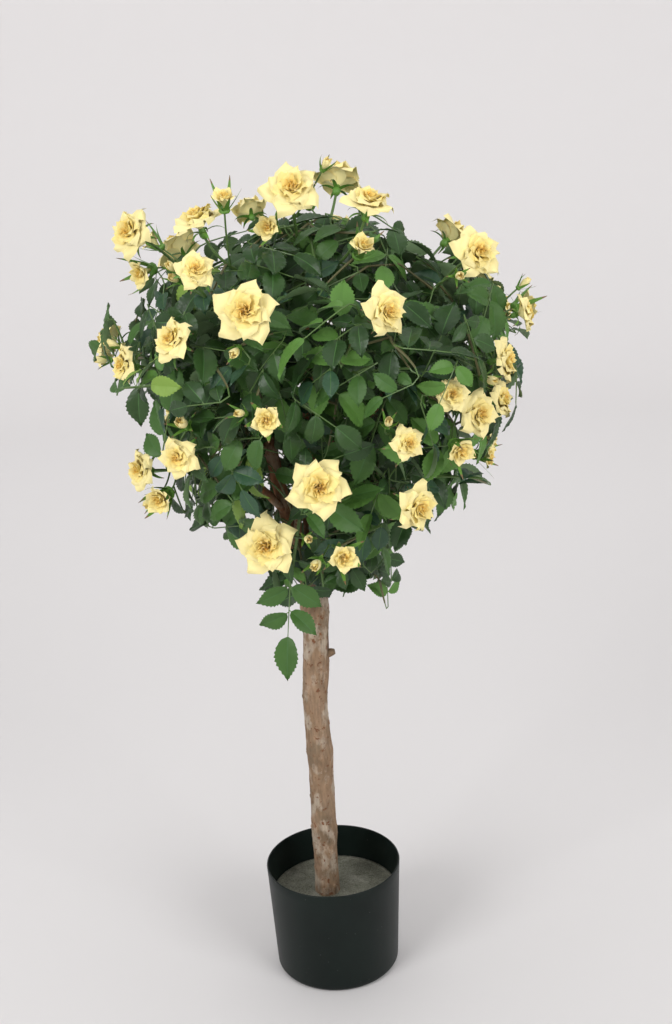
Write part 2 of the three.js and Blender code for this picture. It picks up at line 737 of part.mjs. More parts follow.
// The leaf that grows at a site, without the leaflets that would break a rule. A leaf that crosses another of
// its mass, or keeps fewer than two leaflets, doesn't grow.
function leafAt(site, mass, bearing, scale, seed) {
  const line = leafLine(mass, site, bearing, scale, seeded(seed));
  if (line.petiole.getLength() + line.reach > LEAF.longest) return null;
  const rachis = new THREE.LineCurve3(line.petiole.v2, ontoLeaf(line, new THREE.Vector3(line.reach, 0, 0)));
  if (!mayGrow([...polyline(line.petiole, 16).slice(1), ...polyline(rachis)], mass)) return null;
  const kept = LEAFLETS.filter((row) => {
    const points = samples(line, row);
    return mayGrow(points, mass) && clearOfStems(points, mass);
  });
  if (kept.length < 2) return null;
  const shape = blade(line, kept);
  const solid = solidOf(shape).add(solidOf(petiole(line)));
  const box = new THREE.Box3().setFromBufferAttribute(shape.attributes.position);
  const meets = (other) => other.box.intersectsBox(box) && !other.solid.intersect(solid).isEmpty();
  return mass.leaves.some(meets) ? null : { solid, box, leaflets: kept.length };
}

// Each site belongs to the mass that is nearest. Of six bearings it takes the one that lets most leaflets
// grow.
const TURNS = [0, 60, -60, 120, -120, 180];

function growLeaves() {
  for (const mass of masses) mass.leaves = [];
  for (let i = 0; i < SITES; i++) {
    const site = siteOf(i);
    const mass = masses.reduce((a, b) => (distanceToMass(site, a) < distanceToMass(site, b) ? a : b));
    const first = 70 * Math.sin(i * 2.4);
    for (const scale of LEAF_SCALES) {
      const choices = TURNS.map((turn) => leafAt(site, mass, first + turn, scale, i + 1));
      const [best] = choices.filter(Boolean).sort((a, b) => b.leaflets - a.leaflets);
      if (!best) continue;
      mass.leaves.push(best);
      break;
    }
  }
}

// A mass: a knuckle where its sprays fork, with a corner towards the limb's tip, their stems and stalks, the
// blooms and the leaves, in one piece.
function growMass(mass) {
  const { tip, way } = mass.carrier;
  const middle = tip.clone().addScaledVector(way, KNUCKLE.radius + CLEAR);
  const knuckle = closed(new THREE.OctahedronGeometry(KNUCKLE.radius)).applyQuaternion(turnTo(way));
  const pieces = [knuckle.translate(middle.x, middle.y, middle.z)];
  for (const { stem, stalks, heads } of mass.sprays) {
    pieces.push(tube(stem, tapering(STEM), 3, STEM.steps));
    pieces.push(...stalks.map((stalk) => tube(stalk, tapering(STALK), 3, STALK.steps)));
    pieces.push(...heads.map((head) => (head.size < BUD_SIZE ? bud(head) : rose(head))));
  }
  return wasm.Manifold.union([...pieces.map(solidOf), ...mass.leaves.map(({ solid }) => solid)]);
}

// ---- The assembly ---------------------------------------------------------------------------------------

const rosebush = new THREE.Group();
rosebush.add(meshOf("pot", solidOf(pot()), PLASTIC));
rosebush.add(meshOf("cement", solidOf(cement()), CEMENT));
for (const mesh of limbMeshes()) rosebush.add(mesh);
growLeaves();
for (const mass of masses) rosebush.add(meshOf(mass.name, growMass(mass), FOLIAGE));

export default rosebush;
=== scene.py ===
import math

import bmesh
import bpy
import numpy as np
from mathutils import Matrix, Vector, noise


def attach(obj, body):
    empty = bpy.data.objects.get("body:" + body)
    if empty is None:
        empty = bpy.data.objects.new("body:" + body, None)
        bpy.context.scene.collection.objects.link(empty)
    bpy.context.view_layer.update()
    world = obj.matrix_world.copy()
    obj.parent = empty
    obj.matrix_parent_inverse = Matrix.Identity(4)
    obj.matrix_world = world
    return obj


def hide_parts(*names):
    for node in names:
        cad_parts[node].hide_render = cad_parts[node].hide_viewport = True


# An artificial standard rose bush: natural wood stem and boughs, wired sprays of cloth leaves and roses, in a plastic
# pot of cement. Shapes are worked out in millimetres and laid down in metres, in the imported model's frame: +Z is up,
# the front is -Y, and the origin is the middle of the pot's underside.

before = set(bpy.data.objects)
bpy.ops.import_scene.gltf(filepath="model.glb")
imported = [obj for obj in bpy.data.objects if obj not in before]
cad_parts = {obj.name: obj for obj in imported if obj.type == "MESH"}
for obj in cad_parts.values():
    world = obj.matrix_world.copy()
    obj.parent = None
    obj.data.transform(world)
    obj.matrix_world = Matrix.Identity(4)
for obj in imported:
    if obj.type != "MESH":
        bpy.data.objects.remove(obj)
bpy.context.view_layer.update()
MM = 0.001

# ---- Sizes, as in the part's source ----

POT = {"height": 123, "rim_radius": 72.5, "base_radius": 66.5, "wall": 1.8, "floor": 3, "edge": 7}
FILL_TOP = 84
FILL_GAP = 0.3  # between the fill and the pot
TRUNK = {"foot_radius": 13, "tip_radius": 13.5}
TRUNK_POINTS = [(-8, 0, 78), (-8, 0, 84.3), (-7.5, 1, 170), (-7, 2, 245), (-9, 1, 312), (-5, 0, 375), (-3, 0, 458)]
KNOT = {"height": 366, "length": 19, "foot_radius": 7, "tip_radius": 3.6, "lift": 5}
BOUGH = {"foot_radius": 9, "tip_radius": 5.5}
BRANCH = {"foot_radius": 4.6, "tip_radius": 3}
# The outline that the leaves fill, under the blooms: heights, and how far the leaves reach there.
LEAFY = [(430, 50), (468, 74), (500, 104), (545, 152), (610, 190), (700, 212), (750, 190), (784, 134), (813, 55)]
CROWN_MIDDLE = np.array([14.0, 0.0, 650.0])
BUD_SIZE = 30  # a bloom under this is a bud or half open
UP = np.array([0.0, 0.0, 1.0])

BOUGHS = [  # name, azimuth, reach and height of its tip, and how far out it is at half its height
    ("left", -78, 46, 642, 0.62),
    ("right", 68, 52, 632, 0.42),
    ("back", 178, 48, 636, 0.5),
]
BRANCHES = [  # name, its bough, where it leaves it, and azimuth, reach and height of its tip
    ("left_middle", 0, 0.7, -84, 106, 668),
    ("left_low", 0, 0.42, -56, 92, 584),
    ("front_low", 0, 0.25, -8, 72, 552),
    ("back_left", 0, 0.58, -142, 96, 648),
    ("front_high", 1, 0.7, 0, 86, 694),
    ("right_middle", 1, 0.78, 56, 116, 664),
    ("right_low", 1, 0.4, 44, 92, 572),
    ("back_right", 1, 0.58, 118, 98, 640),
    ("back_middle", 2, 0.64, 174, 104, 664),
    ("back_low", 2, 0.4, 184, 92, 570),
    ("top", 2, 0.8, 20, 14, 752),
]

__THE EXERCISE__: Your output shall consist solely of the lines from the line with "---- The assembly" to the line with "bpy.data.objects.remove(obj)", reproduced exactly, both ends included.

__TASK OUTPUT__:
// ---- The assembly ---------------------------------------------------------------------------------------

const rosebush = new THREE.Group();
rosebush.add(meshOf("pot", solidOf(pot()), PLASTIC));
rosebush.add(meshOf("cement", solidOf(cement()), CEMENT));
for (const mesh of limbMeshes()) rosebush.add(mesh);
growLeaves();
for (const mass of masses) rosebush.add(meshOf(mass.name, growMass(mass), FOLIAGE));

export default rosebush;
=== scene.py ===
import math

import bmesh
import bpy
import numpy as np
from mathutils import Matrix, Vector, noise


def attach(obj, body):
    empty = bpy.data.objects.get("body:" + body)
    if empty is None:
        empty = bpy.data.objects.new("body:" + body, None)
        bpy.context.scene.collection.objects.link(empty)
    bpy.context.view_layer.update()
    world = obj.matrix_world.copy()
    obj.parent = empty
    obj.matrix_parent_inverse = Matrix.Identity(4)
    obj.matrix_world = world
    return obj


def hide_parts(*names):
    for node in names:
        cad_parts[node].hide_render = cad_parts[node].hide_viewport = True


# An artificial standard rose bush: natural wood stem and boughs, wired sprays of cloth leaves and roses, in a plastic
# pot of cement. Shapes are worked out in millimetres and laid down in metres, in the imported model's frame: +Z is up,
# the front is -Y, and the origin is the middle of the pot's underside.

before = set(bpy.data.objects)
bpy.ops.import_scene.gltf(filepath="model.glb")
imported = [obj for obj in bpy.data.objects if obj not in before]
cad_parts = {obj.name: obj for obj in imported if obj.type == "MESH"}
for obj in cad_parts.values():
    world = obj.matrix_world.copy()
    obj.parent = None
    obj.data.transform(world)
    obj.matrix_world = Matrix.Identity(4)
for obj in imported:
    if obj.type != "MESH":
        bpy.data.objects.remove(obj)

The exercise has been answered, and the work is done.